§ **Job**
Identify every line containing the word "origin" and reproduce each one.

####

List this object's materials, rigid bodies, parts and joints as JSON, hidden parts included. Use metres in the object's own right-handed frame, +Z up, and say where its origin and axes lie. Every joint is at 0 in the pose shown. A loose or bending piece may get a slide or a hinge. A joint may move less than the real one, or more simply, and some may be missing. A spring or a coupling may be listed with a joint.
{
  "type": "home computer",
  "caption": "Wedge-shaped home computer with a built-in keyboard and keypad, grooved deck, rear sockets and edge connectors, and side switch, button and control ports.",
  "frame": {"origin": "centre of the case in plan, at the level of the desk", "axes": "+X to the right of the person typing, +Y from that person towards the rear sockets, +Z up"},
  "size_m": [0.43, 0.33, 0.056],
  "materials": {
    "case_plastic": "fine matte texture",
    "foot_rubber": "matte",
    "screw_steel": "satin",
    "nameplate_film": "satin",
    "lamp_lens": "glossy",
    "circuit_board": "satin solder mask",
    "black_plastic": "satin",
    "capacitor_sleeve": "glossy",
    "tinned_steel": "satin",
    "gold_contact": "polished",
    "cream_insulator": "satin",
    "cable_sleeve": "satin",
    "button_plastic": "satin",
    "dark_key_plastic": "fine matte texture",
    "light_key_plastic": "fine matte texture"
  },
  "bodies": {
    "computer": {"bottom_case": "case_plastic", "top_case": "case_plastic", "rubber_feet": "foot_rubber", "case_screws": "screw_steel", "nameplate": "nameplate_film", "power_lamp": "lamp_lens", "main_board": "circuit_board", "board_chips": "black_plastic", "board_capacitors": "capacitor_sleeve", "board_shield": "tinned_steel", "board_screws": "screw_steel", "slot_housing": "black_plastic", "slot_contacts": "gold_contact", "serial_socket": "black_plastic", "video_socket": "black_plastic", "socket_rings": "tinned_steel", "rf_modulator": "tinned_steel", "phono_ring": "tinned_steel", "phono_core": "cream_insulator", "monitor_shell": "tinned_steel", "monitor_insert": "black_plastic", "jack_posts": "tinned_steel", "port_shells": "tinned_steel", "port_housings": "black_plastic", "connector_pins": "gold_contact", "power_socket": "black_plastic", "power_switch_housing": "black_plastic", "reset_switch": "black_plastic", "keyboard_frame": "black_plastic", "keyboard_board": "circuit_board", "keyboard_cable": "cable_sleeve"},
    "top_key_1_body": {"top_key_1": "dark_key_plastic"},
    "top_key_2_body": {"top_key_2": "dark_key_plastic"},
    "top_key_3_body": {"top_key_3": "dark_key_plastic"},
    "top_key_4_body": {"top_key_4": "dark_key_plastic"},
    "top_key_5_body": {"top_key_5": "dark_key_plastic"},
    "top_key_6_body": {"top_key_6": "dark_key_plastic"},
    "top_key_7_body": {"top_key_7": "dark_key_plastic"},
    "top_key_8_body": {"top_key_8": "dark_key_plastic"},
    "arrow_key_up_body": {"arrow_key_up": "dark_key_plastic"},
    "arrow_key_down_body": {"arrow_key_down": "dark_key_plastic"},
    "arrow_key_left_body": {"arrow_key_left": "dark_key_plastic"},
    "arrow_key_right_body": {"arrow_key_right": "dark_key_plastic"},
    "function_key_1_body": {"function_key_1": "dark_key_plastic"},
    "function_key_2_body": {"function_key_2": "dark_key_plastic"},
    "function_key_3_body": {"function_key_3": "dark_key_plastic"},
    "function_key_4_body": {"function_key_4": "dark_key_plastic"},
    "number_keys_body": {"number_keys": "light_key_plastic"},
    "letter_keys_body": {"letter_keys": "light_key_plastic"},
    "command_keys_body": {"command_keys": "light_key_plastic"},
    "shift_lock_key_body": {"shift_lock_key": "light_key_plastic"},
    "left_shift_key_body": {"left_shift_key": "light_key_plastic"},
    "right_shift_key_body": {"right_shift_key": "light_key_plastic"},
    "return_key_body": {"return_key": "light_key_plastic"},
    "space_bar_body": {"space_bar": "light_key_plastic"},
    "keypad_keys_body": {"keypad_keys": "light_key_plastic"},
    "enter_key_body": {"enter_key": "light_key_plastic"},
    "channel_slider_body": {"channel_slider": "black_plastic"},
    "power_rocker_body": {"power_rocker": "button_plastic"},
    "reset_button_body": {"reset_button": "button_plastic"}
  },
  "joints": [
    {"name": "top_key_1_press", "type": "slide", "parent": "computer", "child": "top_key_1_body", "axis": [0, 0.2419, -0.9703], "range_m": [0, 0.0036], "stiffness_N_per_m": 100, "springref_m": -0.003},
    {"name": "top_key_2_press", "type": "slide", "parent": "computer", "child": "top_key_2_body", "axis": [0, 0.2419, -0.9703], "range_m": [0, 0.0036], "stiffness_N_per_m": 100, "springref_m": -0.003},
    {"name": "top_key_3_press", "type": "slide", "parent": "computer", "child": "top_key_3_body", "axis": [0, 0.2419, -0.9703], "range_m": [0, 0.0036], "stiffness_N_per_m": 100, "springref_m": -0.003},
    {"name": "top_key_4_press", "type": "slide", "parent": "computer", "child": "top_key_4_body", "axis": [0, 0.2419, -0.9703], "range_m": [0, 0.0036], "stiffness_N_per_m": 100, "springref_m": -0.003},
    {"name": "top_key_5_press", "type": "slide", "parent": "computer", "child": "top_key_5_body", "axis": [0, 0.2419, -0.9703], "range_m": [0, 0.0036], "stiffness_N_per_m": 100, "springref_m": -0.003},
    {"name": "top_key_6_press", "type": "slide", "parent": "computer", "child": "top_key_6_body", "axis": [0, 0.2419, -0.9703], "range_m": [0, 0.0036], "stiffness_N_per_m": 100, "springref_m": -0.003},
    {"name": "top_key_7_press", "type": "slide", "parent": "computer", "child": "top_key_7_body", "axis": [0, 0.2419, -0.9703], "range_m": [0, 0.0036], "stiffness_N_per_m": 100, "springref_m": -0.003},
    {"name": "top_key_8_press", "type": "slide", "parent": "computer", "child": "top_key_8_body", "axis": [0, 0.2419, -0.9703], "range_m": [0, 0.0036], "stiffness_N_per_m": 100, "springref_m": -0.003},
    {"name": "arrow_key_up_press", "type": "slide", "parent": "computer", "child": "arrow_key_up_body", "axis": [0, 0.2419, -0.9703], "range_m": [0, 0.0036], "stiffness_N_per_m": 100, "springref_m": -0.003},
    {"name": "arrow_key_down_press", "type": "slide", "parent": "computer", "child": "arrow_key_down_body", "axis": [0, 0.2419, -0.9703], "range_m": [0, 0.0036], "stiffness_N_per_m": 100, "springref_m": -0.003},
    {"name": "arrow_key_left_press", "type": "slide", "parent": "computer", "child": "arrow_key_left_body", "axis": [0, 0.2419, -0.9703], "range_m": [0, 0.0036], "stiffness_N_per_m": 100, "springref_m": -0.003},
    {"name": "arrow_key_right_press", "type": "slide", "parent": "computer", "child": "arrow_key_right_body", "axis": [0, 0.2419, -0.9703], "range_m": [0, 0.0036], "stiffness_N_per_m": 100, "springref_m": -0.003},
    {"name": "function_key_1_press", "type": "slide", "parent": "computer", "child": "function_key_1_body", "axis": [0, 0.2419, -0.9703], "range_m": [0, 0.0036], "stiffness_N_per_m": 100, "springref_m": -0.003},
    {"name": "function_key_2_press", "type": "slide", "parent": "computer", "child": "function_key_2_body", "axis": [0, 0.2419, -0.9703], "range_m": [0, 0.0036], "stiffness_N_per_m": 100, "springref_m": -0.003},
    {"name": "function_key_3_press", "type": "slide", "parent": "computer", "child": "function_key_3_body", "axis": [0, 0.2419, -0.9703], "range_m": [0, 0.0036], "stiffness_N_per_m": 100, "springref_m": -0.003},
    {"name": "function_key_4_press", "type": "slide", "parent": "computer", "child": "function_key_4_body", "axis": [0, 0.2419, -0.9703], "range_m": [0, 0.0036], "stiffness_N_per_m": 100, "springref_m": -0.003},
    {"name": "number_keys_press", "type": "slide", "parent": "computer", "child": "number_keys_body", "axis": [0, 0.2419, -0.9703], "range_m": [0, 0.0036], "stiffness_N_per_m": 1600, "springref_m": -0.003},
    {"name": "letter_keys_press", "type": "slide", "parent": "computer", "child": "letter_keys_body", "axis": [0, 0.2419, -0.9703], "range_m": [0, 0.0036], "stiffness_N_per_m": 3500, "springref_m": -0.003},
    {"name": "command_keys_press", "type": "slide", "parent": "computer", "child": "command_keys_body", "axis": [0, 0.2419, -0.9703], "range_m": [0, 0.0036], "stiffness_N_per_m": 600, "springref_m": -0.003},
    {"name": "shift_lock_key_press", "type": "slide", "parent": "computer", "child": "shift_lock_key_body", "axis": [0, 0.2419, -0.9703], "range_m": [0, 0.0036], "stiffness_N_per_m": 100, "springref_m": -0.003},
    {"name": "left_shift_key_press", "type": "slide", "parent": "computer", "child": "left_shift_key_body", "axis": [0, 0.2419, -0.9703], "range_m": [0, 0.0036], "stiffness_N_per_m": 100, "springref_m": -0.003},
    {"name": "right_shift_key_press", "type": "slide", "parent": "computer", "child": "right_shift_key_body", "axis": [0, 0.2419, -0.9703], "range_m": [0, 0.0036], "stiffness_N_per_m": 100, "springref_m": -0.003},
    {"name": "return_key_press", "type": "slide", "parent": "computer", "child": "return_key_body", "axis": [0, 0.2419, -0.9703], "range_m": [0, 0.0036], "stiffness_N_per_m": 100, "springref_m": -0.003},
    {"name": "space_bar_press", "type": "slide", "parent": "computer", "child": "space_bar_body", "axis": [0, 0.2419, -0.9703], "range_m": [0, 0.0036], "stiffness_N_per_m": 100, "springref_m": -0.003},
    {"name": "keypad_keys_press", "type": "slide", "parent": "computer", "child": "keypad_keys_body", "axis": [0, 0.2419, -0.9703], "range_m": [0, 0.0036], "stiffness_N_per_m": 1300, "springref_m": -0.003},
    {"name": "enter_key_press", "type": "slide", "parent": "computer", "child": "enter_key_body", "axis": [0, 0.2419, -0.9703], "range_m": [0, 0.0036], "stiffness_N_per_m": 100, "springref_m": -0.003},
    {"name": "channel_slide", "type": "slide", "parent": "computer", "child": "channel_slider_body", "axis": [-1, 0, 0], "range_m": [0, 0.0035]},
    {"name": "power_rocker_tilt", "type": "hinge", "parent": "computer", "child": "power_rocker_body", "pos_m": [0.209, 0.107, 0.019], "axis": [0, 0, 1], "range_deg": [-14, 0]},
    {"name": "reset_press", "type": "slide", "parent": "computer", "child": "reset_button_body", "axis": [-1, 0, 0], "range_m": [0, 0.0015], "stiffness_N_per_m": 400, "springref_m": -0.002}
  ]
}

####

§ **Final result**
List this object's materials, rigid bodies, parts and joints as JSON, hidden parts included. Use metres in the object's own right-handed frame, +Z up, and say where its origin and axes lie. Every joint is at 0 in the pose shown. A loose or bending piece may get a slide or a hinge. A joint may move less than the real one, or more simply, and some may be missing. A spring or a coupling may be listed with a joint.
  "frame": {"origin": "centre of the case in plan, at the level of the desk", "axes": "+X to the right of the person typing, +Y from that person towards the rear sockets, +Z up"},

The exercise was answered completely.